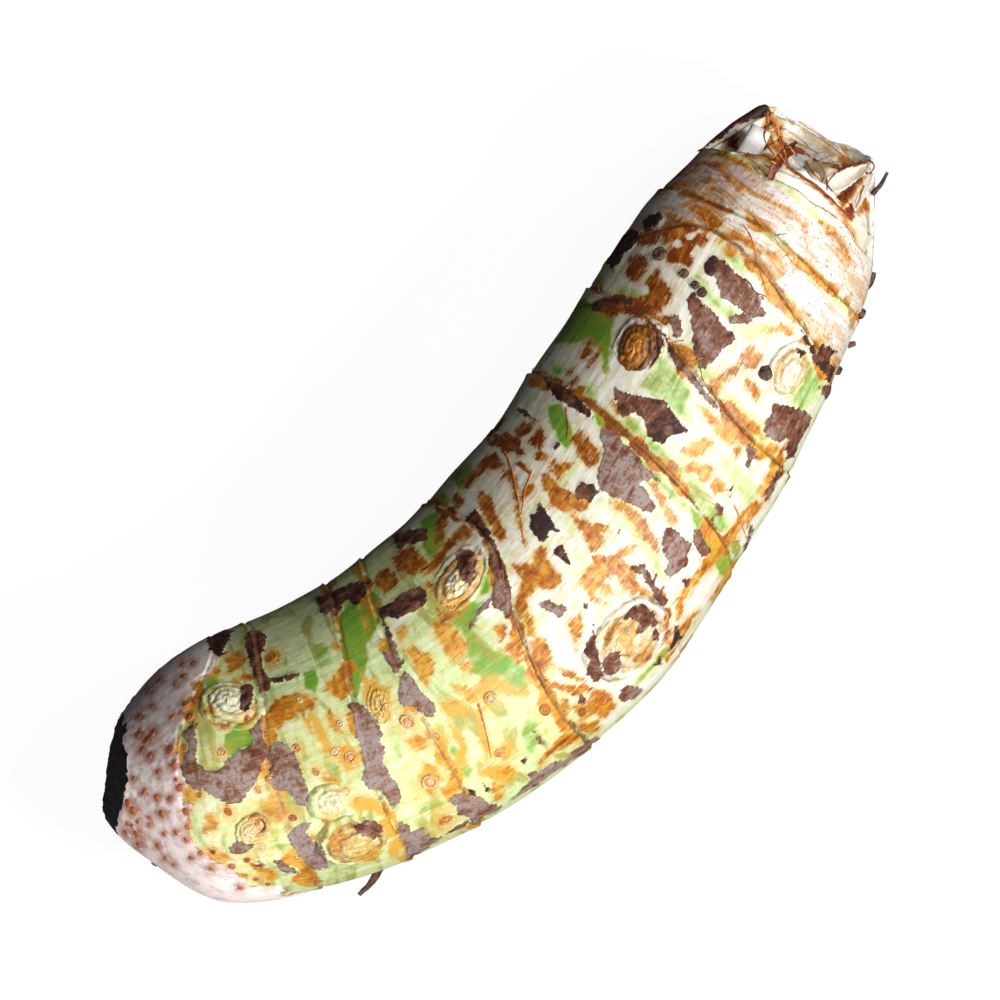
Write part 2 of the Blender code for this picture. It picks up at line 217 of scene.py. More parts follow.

--

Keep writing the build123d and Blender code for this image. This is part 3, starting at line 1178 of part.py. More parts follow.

--

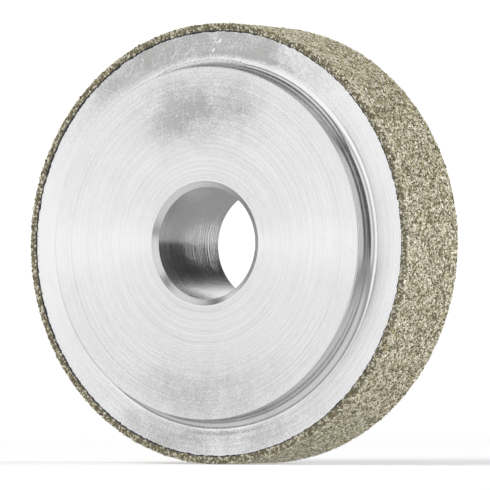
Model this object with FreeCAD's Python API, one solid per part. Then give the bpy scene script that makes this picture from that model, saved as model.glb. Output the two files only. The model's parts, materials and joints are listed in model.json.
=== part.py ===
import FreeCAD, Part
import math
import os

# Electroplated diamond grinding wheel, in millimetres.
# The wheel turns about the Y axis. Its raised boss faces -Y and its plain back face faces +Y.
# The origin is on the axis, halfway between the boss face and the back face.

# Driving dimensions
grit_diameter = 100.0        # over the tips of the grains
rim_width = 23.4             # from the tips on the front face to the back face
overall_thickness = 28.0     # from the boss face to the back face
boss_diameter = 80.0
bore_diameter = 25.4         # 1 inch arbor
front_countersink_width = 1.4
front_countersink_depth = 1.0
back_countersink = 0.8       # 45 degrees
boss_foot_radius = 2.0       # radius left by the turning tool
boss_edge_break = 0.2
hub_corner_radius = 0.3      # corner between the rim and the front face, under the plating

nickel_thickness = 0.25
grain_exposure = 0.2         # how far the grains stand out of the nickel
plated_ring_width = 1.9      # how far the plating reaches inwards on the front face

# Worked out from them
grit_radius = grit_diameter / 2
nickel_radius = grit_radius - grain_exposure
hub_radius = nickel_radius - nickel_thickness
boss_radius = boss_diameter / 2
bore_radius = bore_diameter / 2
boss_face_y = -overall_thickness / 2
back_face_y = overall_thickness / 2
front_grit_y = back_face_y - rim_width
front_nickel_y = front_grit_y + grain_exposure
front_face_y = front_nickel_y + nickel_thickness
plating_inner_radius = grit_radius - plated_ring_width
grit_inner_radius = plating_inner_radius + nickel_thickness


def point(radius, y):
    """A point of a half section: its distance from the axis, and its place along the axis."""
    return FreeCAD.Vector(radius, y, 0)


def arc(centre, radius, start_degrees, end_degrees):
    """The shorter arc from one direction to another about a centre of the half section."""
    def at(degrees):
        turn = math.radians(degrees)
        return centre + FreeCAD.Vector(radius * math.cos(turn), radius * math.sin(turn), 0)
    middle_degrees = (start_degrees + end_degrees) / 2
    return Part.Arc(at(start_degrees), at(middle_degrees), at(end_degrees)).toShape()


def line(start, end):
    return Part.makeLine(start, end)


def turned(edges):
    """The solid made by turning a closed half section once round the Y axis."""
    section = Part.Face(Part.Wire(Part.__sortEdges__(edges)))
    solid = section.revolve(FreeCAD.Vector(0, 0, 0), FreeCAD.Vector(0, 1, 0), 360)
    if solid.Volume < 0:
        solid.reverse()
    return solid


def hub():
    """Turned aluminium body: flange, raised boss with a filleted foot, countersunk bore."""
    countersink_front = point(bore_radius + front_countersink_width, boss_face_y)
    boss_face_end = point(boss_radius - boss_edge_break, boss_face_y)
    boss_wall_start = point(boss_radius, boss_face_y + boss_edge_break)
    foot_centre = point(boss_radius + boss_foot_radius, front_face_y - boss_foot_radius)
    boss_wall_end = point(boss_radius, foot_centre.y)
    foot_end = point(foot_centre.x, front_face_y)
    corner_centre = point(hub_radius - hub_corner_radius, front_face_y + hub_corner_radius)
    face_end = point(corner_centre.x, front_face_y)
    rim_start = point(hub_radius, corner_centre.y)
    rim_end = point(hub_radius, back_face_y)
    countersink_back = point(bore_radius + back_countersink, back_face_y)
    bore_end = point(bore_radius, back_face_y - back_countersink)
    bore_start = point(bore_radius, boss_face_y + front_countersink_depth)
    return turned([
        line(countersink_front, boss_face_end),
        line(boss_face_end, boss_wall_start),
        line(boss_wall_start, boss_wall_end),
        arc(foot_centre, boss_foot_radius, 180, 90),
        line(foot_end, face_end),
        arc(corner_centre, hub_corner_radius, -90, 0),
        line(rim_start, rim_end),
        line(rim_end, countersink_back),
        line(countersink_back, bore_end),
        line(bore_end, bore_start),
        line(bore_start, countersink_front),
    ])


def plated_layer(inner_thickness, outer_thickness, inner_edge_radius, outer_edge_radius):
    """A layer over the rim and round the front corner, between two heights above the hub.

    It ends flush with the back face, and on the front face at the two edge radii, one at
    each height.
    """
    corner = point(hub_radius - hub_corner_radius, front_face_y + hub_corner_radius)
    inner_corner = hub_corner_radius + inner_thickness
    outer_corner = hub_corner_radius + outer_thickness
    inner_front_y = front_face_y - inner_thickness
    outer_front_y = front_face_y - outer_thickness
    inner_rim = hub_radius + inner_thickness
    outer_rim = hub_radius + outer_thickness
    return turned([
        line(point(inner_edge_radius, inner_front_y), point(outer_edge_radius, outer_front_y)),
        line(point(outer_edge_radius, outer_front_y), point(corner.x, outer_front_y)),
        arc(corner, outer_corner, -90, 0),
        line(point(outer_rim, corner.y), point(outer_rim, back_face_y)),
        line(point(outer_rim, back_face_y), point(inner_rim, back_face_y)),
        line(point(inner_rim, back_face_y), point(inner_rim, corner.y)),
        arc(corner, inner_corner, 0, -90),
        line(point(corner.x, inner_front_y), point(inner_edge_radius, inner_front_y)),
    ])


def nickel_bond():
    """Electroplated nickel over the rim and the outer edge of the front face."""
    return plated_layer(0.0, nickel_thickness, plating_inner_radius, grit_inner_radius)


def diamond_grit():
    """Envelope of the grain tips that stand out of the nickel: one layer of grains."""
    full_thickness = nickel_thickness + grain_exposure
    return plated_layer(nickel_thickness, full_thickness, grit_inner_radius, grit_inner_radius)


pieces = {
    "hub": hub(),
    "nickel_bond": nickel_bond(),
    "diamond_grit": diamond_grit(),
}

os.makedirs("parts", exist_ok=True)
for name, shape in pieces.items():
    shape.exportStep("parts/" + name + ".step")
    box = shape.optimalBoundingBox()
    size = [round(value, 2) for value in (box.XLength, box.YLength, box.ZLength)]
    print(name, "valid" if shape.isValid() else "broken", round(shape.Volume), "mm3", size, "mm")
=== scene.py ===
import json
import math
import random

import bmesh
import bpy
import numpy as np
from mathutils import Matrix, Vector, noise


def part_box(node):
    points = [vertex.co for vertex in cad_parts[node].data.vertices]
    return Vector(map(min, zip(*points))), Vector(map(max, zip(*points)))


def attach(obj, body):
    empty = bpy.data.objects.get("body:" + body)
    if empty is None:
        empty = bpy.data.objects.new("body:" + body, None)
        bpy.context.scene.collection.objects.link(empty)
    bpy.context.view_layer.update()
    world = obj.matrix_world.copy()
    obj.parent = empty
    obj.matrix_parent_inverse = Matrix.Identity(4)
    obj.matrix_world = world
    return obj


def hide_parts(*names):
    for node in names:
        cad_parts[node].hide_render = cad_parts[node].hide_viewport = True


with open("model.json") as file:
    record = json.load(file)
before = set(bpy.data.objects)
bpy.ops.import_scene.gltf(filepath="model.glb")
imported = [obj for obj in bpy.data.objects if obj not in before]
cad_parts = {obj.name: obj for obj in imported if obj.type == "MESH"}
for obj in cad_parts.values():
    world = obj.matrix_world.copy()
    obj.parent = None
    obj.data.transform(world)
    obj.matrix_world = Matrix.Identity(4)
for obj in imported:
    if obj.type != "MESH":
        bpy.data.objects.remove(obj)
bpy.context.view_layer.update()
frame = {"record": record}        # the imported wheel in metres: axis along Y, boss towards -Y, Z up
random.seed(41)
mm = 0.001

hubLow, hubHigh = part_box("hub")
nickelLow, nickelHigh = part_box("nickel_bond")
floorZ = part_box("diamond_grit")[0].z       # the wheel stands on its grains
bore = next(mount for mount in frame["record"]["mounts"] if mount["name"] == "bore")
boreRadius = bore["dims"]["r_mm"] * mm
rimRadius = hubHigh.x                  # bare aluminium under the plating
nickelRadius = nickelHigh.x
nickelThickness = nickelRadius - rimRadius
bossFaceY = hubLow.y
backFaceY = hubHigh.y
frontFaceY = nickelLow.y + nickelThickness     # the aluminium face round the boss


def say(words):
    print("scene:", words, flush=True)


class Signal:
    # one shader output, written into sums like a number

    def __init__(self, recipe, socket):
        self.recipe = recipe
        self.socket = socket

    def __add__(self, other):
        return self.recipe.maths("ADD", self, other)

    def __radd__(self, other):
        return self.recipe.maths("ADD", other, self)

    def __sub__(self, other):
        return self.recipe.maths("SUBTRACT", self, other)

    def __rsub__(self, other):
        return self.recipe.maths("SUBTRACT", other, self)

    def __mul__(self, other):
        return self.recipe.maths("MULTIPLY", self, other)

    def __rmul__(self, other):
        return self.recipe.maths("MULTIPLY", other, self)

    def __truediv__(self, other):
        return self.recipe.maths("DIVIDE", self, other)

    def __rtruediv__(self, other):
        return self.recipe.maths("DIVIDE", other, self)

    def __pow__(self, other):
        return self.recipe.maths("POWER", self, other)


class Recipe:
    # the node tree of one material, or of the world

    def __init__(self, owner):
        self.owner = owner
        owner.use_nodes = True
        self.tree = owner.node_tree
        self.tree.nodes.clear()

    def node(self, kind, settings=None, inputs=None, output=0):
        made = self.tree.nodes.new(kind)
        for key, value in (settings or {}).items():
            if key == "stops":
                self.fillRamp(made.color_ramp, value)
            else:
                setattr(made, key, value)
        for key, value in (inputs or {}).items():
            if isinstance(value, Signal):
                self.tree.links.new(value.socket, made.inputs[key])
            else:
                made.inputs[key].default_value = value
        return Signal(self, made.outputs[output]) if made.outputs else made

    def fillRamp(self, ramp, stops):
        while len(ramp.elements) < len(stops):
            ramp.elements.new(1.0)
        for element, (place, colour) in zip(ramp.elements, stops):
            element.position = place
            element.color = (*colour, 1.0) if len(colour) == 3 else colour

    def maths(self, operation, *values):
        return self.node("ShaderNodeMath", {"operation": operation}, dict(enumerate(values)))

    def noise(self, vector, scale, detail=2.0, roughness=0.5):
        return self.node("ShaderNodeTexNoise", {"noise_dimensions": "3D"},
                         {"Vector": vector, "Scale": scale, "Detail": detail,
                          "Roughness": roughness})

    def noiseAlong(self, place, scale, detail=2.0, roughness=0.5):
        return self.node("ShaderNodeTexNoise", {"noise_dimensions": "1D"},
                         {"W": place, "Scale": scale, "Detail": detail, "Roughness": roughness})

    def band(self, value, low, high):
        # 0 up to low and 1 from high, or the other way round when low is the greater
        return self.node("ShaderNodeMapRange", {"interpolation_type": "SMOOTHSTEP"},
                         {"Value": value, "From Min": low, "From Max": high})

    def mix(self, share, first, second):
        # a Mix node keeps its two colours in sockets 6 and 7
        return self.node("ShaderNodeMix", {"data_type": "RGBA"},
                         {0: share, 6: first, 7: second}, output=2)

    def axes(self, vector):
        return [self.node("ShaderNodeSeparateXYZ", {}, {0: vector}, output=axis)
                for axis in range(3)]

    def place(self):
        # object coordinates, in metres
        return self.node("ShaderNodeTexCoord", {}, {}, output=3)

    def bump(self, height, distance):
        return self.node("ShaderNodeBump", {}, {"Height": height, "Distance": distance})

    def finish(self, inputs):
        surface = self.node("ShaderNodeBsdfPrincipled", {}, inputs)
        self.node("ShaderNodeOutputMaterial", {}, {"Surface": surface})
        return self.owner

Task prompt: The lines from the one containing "full_thickness, grit_inner_radius, grit_inner_radius)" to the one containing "if empty is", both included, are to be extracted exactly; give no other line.

Correct answer:
    return plated_layer(nickel_thickness, full_thickness, grit_inner_radius, grit_inner_radius)


pieces = {
    "hub": hub(),
    "nickel_bond": nickel_bond(),
    "diamond_grit": diamond_grit(),
}

os.makedirs("parts", exist_ok=True)
for name, shape in pieces.items():
    shape.exportStep("parts/" + name + ".step")
    box = shape.optimalBoundingBox()
    size = [round(value, 2) for value in (box.XLength, box.YLength, box.ZLength)]
    print(name, "valid" if shape.isValid() else "broken", round(shape.Volume), "mm3", size, "mm")
=== scene.py ===
import json
import math
import random

import bmesh
import bpy
import numpy as np
from mathutils import Matrix, Vector, noise


def part_box(node):
    points = [vertex.co for vertex in cad_parts[node].data.vertices]
    return Vector(map(min, zip(*points))), Vector(map(max, zip(*points)))


def attach(obj, body):
    empty = bpy.data.objects.get("body:" + body)
    if empty is None:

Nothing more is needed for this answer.